Cette avancée majeure vis-à-vis d’un champignon responsable d’une maladie d’importance mondiale, permettra à terme de mieux comprendre les mécanismes moléculaires de l’interaction entre le pathogène et sa plante hôte, d’autant que le gène d’avirulence AvrStb6, dont le produit est reconnu directement ou indirectement par Stb6, a été récemment identifié et validé fonctionnellement chez Zymoseptoria tritici par une autre équipe de l’Inrae, et d’améliorer les stratégies de déploiements des résistances du blé à la septoriose.
Découverte d’un nouveau gène de résistance – Stb16q – à large spectre
Après cette première avancée essentielle, un autre gène de résistance « à large spectre » cette fois, a été identifié et caractérisé par un consortium international composé de l’Inrae, de l’Université de Wageningen (Pays-Bas) et du Département de l’Agriculture des États-Unis, en collaboration avec la maison de sélection Florimond-Desprez.
L’identification et la caractérisation de ce gène majeur baptisé Stb16q, qui procure au blé une résistance à de nombreuses souches de Zymoseptoria tritici, vient de faire l’objet d’une publication dans la revue Nature Communications, le 19 janvier dernier.
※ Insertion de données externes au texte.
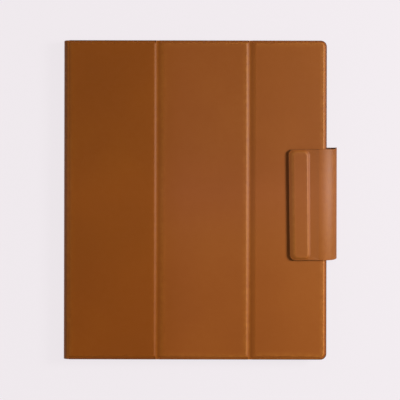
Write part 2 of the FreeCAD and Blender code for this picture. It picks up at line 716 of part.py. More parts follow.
def screen():
    """Frame, glass and the layers below it, down to the chassis."""
    seat = "reader_corner - shell_wall - seat_play"
    blank = plate("frame_blank", *middled("2 * seat_side - 2 * seat_play", "2 * seat_head - 2 * seat_play"),
                  "sensor_bottom", "reader_top - sensor_bottom", seat)
    under = plate("frame_room",
                  *middled("2 * seat_side - 2 * seat_play - 2 * frame_rim",
                           "2 * seat_head - 2 * seat_play - 2 * frame_rim"),
                  "sensor_bottom", "glass_bottom - sensor_bottom", f"{seat} - frame_rim")
    window = plate("frame_window", "window_left", "-window_height / 2", "window_width", "window_height",
                   "sensor_bottom", "reader_depth", "window_corner")
    without("front_frame", blank, [under, window])
    plate("front_glass", "window_left + seat_play", "seat_play - window_height / 2",
          "window_width - 2 * seat_play", "window_height - 2 * seat_play",
          "glass_bottom", "glass_thick", "window_corner - seat_play")
    screen_layer("touch_film", "touch_bottom", "touch_thick")
    screen_layer("light_guide", "guide_bottom", "guide_thick")
    screen_layer("paper_panel", "paper_bottom", "paper_thick")
    screen_layer("pen_sensor", "sensor_bottom", "pen_sensor_thick")
    block("light_strip", ("screen_left", "screen_width"),
          ("-screen_height / 2 - light_strip_wide", "light_strip_wide"), ("guide_bottom", "guide_thick"))
    screen_ribbon()


def screen_ribbon():
    """Ribbon from the paper panel's side, down through the chassis to the main board."""
    along = ("board_low + 2 * pillar", "board_tall - 5 * pillar")
    out = "screen_left - ribbon_run"
    level = "paper_bottom + ribbon"
    upper = block("ribbon_upper", (out, "ribbon_run"), along, (level, "ribbon"))
    drop = block("ribbon_drop", (out, "ribbon"), along, ("board_top", f"{level} + ribbon - board_top"))
    lower = block("ribbon_lower", (out, "ribbon_run"), along, ("board_top", "ribbon"))
    joined("screen_ribbon", [upper, drop, lower])


# ---------------------------------------------------------------- reader: what makes it work


def electronics():
    """Boards, cells, aerial and the small parts on the boards."""
    block("main_board", ("-board_side", "2 * board_side"), ("board_low", "board_tall"),
          ("board_bottom", "board_thick"))
    cans = []
    for i, side in enumerate(("-", "")):
        cans.append(block(f"can_{i}", (f"{side}can_pitch / 2 - can_wide / 2", "can_wide"),
                          ("board_low + board_tall / 2 - can_tall / 2", "can_tall"),
                          ("board_top", "can_thick")))
    together("shield_cans", cans)
    block("magnet_sensor", ("wake_place_x - chip_thick", "2 * chip_thick"),
          ("wake_place_y - chip_thick", "2 * chip_thick"), ("board_top", "chip_thick"))
    block("microphone", ("talk_place - 2 * chip_thick", "4 * chip_thick"),
          ("board_head - 4 * chip_thick", "4 * chip_thick"), ("board_top", "chip_thick"))
    battery_long = ("battery_low", "battery_head - battery_low")
    right = block("cell_right", ("battery_split / 2", "battery_wide"), battery_long,
                  ("floor_top", "battery_thick"))
    left = block("cell_left", ("-battery_split / 2 - battery_wide", "battery_wide"),
                 battery_long, ("floor_top", "battery_thick"))
    together("battery_cells", [left, right])
    leads = []
    for i, side in enumerate(("-", "")):
        leads.append(block(f"lead_{i}", (f"{side}board_side / 2 - ribbon_wide / 2", "ribbon_wide"),
                           ("battery_head", "board_low + ribbon_wide - battery_head"),
                           ("board_top", "ribbon")))
    together("battery_leads", leads)
    block("wireless_aerial", ("-antenna_wide / 2", "antenna_wide"),
          ("room_head - antenna_tall", "antenna_tall"), ("floor_top", "ribbon"))


def sound_and_charging():
    """Speakers, charging socket with its board, and the ribbon to the main board."""
    speakers = []
    for i, side in enumerate(("-", "")):
        middle = f"{side}speaker_place"
        speakers.append(block(f"speaker_{i}", (f"{middle} - speaker_wide / 2", "speaker_wide"),
                              ("seat_play - room_head", "speaker_tall"), ("floor_top", "speaker_thick")))
    together("speakers", speakers)

    can = rounded_slot("socket_can", "0", "socket_mouth", "socket_wide", "socket_tall", "socket_deep")
    mouth = rounded_slot("socket_room", "0", "socket_mouth", "(socket_wide - 2 * socket_wall)",
                         "(socket_tall - 2 * socket_wall)", "socket_deep - socket_wall")
    without("charging_socket", can, [mouth])
    block("socket_tongue", ("-tongue_wide / 2", "tongue_wide"),
          ("socket_mouth + tongue_set_back", "socket_deep - socket_wall - tongue_set_back"),
          ("edge_level - tongue_tall / 2", "tongue_tall"))
    block("charge_board", ("-charge_board_wide / 2", "charge_board_wide"),
          ("socket_back", "charge_board_tall"), ("charge_board_bottom", "board_thick"))
    level = "charge_board_bottom + board_thick"
    upper = block("charge_upper", ("-ribbon_wide / 2", "ribbon_wide"),
                  ("charge_board_head - ribbon_wide", "ribbon_wide + ribbon"), (level, "ribbon"))
    drop = block("charge_drop", ("-ribbon_wide / 2", "ribbon_wide"), ("charge_board_head", "ribbon"),
                 ("floor_top", f"{level} + ribbon - floor_top"))
    run = block("charge_run", ("-ribbon_wide / 2", "ribbon_wide"),
                ("charge_board_head", "board_low - 2 * ribbon - charge_board_head"), ("floor_top", "ribbon"))
    rise = block("charge_rise", ("-ribbon_wide / 2", "ribbon_wide"),
                 ("board_low - 2 * ribbon", "ribbon"), ("floor_top", "board_top + ribbon - floor_top"))
    end = block("charge_end", ("-ribbon_wide / 2", "ribbon_wide"),
                ("board_low - 2 * ribbon", "ribbon_wide"), ("board_top", "ribbon"))
    joined("charge_ribbon", [upper, drop, run, rise, end])


def power_control():
    """Power button with its switch, and the status light beside it."""
    cap = rounded_slot("button_cap", "button_place", "button_back", "button_wide", "button_tall",
                       "reader_head + button_rise - button_back")
    flange = block("button_flange_block", ("button_place - button_wide / 2 - button_lip",
                                           "button_wide + 2 * button_lip"),
                   ("button_back - button_flange", "button_flange"),
                   ("edge_level - button_tall / 2 - button_stop", "button_tall + 2 * button_stop"))
    joined("power_button", [cap, flange])
    block("power_switch", ("button_place - switch_wide / 2", "switch_wide"),
          ("button_back - button_flange - button_travel - button_play / 2 - switch_deep", "switch_deep"),
          ("board_top", "can_thick"))
    rod("status_light", ("light_place", "reader_head - light_long", "edge_level"),
        "light_long", "light_radius", "y")


# ---------------------------------------------------------------- the whole, checked and written

back_panel()
spine()
flap_walls()
front_cover()
clasp_flap()
shell()
chassis()
screen()
electronics()
sound_and_charging()
power_control()
together("reader_magnets", hold_magnets("reader_magnet", "floor_top", "magnet_thick"))

NODES = [
    "back_leather", "back_board", "back_magnets", "back_lining",
    "spine_back_fold", "spine_leather", "spine_lining", "spine_front_fold",
    "inner_panel_leather", "inner_panel_board", "inner_panel_magnets", "inner_panel_lining",
    "inner_crease", "middle_panel_leather", "middle_panel_board", "middle_panel_lining",
    "outer_crease", "outer_panel_leather", "outer_panel_board", "outer_panel_magnets", "outer_panel_lining",
    "flap_back_fold", "flap_bridge_leather", "flap_bridge_lining", "flap_top_fold",
    "flap_leather", "flap_lining", "flap_magnets",
    "reader_shell", "chassis_plate", "chassis_screws", "front_frame", "front_glass",
    "touch_film", "light_guide", "light_strip", "paper_panel", "pen_sensor", "screen_ribbon",
    "main_board", "shield_cans", "magnet_sensor", "microphone", "battery_cells", "battery_leads",
    "wireless_aerial", "speakers", "charging_socket", "socket_tongue", "charge_board", "charge_ribbon",
    "power_button", "power_switch", "status_light", "reader_magnets",
]

doc.recompute()
failed = [item.Name for item in doc.Objects if {"Invalid", "Error"} & set(item.State)]
if failed:
    raise ValueError("these objects failed: " + ", ".join(failed))

os.makedirs("parts", exist_ok=True)
pieces = {name: doc.getObject(name) for name in NODES}
for name, piece in pieces.items():
    if piece.Shape.isNull() or not piece.Shape.isValid() or not piece.Shape.Solids:
        raise ValueError(name + " is not a valid solid")
    piece.Label = name
for name, piece in pieces.items():
    piece.Shape.exportStep(f"parts/{name}.step")
print(len(pieces), "nodes written")
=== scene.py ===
import json
import math
import bpy
import bmesh
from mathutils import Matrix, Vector
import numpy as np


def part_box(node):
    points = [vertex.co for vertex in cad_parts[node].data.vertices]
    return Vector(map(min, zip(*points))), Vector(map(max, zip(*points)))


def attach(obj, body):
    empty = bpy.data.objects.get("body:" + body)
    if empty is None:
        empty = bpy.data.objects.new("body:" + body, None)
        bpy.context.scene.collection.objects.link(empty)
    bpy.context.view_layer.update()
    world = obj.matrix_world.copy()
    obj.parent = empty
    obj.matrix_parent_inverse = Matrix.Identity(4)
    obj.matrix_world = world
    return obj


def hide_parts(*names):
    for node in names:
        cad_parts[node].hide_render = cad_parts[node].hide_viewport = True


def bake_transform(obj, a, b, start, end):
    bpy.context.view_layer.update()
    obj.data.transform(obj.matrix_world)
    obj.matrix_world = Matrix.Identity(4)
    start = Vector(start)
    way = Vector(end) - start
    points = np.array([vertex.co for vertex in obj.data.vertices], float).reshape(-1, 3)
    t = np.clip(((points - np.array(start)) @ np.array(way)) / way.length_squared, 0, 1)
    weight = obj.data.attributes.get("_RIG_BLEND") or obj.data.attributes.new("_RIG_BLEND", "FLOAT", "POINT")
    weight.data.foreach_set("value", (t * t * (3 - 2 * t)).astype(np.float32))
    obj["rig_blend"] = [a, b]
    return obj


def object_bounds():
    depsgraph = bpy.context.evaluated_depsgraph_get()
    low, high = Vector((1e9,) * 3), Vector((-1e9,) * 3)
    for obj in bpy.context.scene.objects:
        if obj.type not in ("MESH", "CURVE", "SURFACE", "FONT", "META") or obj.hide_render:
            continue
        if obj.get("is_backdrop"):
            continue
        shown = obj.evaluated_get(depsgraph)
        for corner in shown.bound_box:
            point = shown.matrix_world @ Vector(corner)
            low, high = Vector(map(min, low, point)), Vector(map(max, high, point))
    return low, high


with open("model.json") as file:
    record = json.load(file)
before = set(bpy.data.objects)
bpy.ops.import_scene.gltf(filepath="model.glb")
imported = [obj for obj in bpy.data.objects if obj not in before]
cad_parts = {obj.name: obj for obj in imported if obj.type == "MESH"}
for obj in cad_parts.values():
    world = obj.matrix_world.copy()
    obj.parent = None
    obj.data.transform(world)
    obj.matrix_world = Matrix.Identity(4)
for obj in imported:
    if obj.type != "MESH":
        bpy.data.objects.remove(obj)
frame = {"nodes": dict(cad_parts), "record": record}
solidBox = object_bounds()
nodes = frame["nodes"]
print("frame loaded:", len(nodes), "solids")

scene = bpy.context.scene
scene.view_settings.view_transform = "Standard"
# meshes are worked in millimetres and brought to metres when they are finished
mm = 0.001
near = 1e-4  # closer than this counts as the same place
weldGap = 1e-5  # vertices closer than this become one
squareCorner = 0.02  # a corner this tight looks square
easeWidth = 0.12  # how far a lining's cut edges are eased
easeSteps, rollSteps, loopSteps, roundSteps = 2, 3, 6, 8  # steps across an edge or round a corner


# small helpers for nodes and meshes

def linearColour(hexCode):
    # sRGB hex to the linear values that nodes take
    parts = [int(hexCode[i:i + 2], 16) / 255 for i in (1, 3, 5)]
    return [c / 12.92 if c <= 0.04045 else ((c + 0.055) / 1.055) ** 2.4 for c in parts] + [1.0]


def addNode(tree, kind, settings=None, links=None):
    # settings go to the node's own fields or else to its sockets, by name or number, with colours as hex;
    # a link comes from an output, or from a node's first output
    node = tree.nodes.new("ShaderNode" + kind)
    for name, value in (settings or {}).items():
        if name == "stops":  # a colour ramp's stops from low to high, each a hex colour or three plain factors
            ramp = node.color_ramp
            while len(ramp.elements) < len(value):
                ramp.elements.new(0.5)
            for element, (place, colour) in zip(ramp.elements, value):
                element.position = place
                element.color = linearColour(colour) if isinstance(colour, str) else (*colour, 1.0)
        elif isinstance(name, str) and hasattr(node, name):
            setattr(node, name, value)
        else:
            node.inputs[name].default_value = linearColour(value) if isinstance(value, str) else value
    for name, source in (links or {}).items():
        output = source if isinstance(source, bpy.types.NodeSocket) else source.outputs[0]
        tree.links.new(output, node.inputs[name])
    return node


def scaleFor(size):
    # a pattern's scale, from the size in millimetres of what it draws
    return 1 / (size * mm)


def startFinish(name):
    material = bpy.data.materials.new(name)
    material.use_nodes = True
    tree = material.node_tree
    tree.nodes.clear()
    place = addNode(tree, "TexCoord").outputs["Object"]
    return material, tree, place


def endFinish(material, shader):
    addNode(material.node_tree, "OutputMaterial", links={"Surface": shader})
    return material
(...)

Cela ouvre de nouvelles perspectives pour le développement de variétés de blé résistantes à la septoriose.
Ce gène – codant pour un récepteur à activité kinase riche en cystéine (CRK) situé sur la membrane plasmique des cellules végétales – permet de stopper la croissance du champignon dès le début de l’infection, au moment où il pénètre dans le tissu végétal.
Présent dans seulement 6 variétés de blé sur les 805 soumises à criblage, il offre peu de chances de contournement des défenses observées chez certaines plantes.
« L’introduction de ce gène de résistance dans les variétés de blé doit se faire prudemment et être associée à d’autres facteurs de résistance à la maladie », estime l’Institut national de recherche pour l’agriculture, l’alimentation et l’environnement.
En parallèle, les chercheurs ont également développé des marqueurs diagnostiques pour suivre ce Stb16q dans les différentes étapes des programmes de sélection variétale du blé et qui sont à disposition des sélectionneurs.